Storage cluster quorum
Element software creates a storage cluster from selected nodes, which maintains a replicated database of the cluster configuration. A minimum of three nodes are required to participate in the cluster ensemble to maintain quorum for cluster resiliency. Witness Nodes in a two-node cluster are used to ensure that there are enough storage nodes to form a valid ensemble quorum. For ensemble creation, storage nodes are preferred over Witness Nodes. For the minimum three-node ensemble involving a two-node storage cluster, two storage nodes and one Witness Node are used.
In a three-node ensemble with two storage nodes and one Witness Node, if one storage node goes offline, the cluster goes into a degraded state. Of the two Witness Nodes, only one can be active in the ensemble. The second Witness Node cannot be added to the ensemble, because it performs the backup role. The cluster stays in degraded state until the offline storage node returns to an online state, or a replacement node joins the cluster. |
If a Witness Node fails, the remaining Witness Node joins the ensemble to form a three-node ensemble. You can deploy a new Witness Node to replace the failed Witness Node.
Auto-healing and failure handling in two-node storage clusters
If a hardware component fails in a node that is part of a traditional cluster, the cluster can rebalance data that was on the component that failed to other available nodes in the cluster. This ability to automatically heal is not available in a two-node storage cluster, because a minimum of three physical storage nodes must be available to the cluster for healing automatically. When one node in a two-node cluster fails, the two-node cluster does not require regeneration of a second copy of data. New writes are replicated for block data in the remaining active storage node. When the failed node is replaced and joins the cluster, the data is rebalanced between the two physical storage nodes.

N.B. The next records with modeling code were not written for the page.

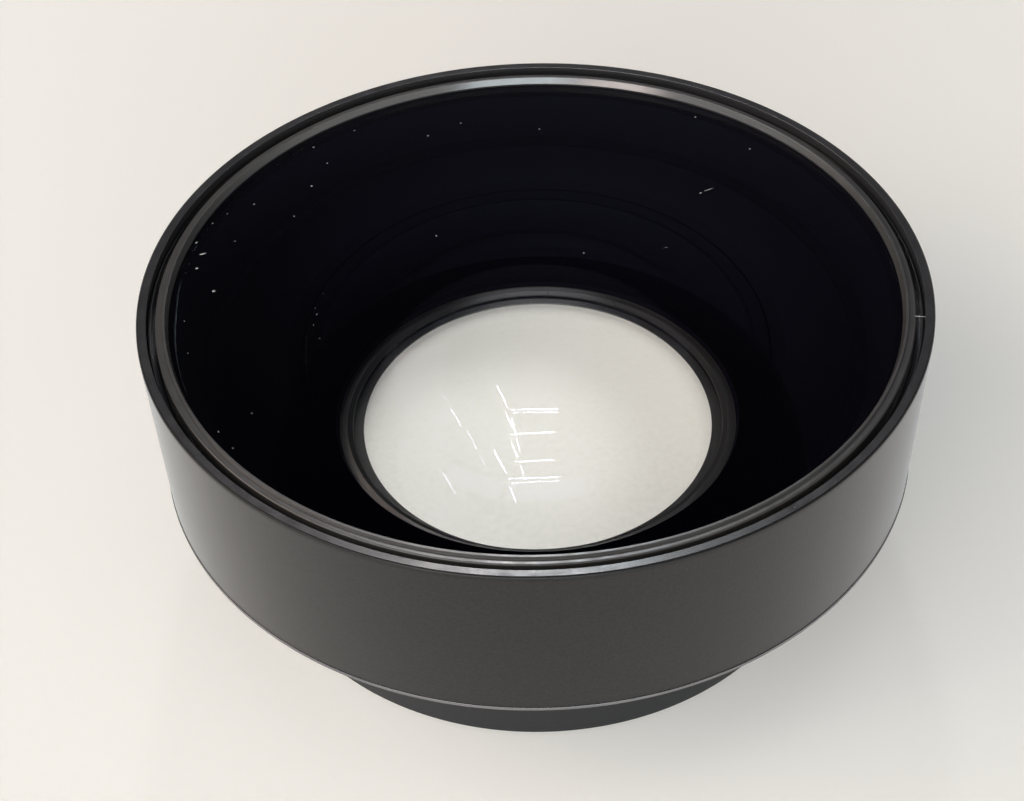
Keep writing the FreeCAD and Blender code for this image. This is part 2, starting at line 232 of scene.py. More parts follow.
# %% A ring with straight sides and rounded corners
EDGE_ROUND = 0.03


def turned(name, corners, slot=0, segments=288, steps=5, extra=None):
    """Spins rows of radius, height and, where it isn't EDGE_ROUND, corner round.

    slot is a number, or a rule that reads the middle of each side.
    """
    corners = np.array([(*corner, EDGE_ROUND)[:3] for corner in corners])
    points, facing = rounded(corners[:, :2], corners[:, 2], True, steps)
    middle = (points[:-1] + points[1:]) / 2
    slots = slot(middle[:, 0], middle[:, 1]) if callable(slot) else slot
    return spin(name, [(points, facing, slots)], segments, extra)


# %% Hand a piece over to the CAD frame
def dress(piece, nodes, materials):
    """Gives a piece its finishes, lets it ride on the one body and stand for its CAD nodes."""
    for material in materials:
        piece.data.materials.append(material)
    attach(piece, "root")
    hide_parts(*nodes)


# %% [markdown]
# ## Finishes: a few small node helpers
# Every finish is a Principled shader fed by procedural patterns that read Object coordinates, so they sit
# still on the metal from any side. A value that is the same all over goes straight onto the socket.

# %% Node helpers
def fresh(name):
    """A new material, its node tree and its Principled shader."""
    material = bpy.data.materials.new(name)
    material.use_nodes = True
    tree = material.node_tree
    return material, tree, tree.nodes["Principled BSDF"]


def feed(tree, node, inputs):
    """Links or sets a node's inputs."""
    for key, value in inputs.items():
        if isinstance(value, bpy.types.NodeSocket):
            tree.links.new(value, node.inputs[key])
        else:
            node.inputs[key].default_value = value
    return node


def add(tree, kind, inputs=None, **settings):
    """Adds a node, sets its properties and feeds its inputs."""
    node = tree.nodes.new(kind)
    for key, value in settings.items():
        setattr(node, key, value)
    return feed(tree, node, inputs or {})


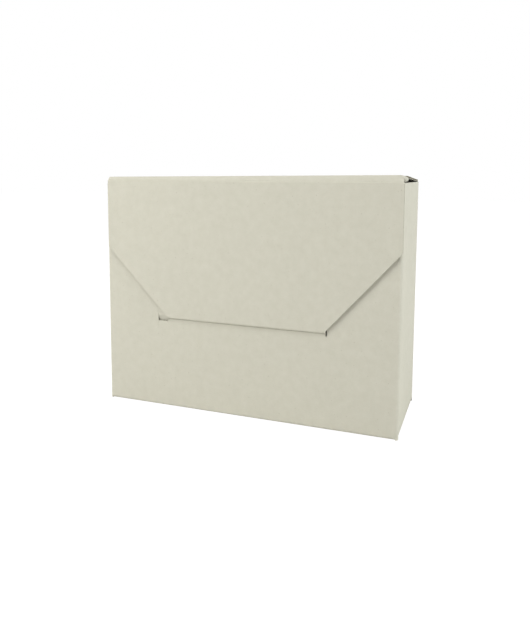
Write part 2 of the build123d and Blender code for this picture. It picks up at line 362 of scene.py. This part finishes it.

Storage clusters with three or more nodes
Expanding from two storage nodes to three storage nodes makes your cluster more resilient by allowing auto-healing in the event of node and drive failures, but does not provide additional capacity. You can expand using the NetApp Hybrid Cloud Control UI. When expanding from a two-node cluster to a three-node cluster, capacity can be stranded (see Stranded capacity). The UI wizard shows warnings about stranded capacity before installation. A single Witness Node is still available to keep the ensemble quorum in the event of a storage node failure, with a second Witness Node on standby.
When you expand a three-node storage cluster to a four-node cluster, capacity and performance are increased. In a four-node cluster, Witness Nodes are no longer needed to form the cluster quorum.
You can expand to up to 64 compute nodes and 40 storage nodes.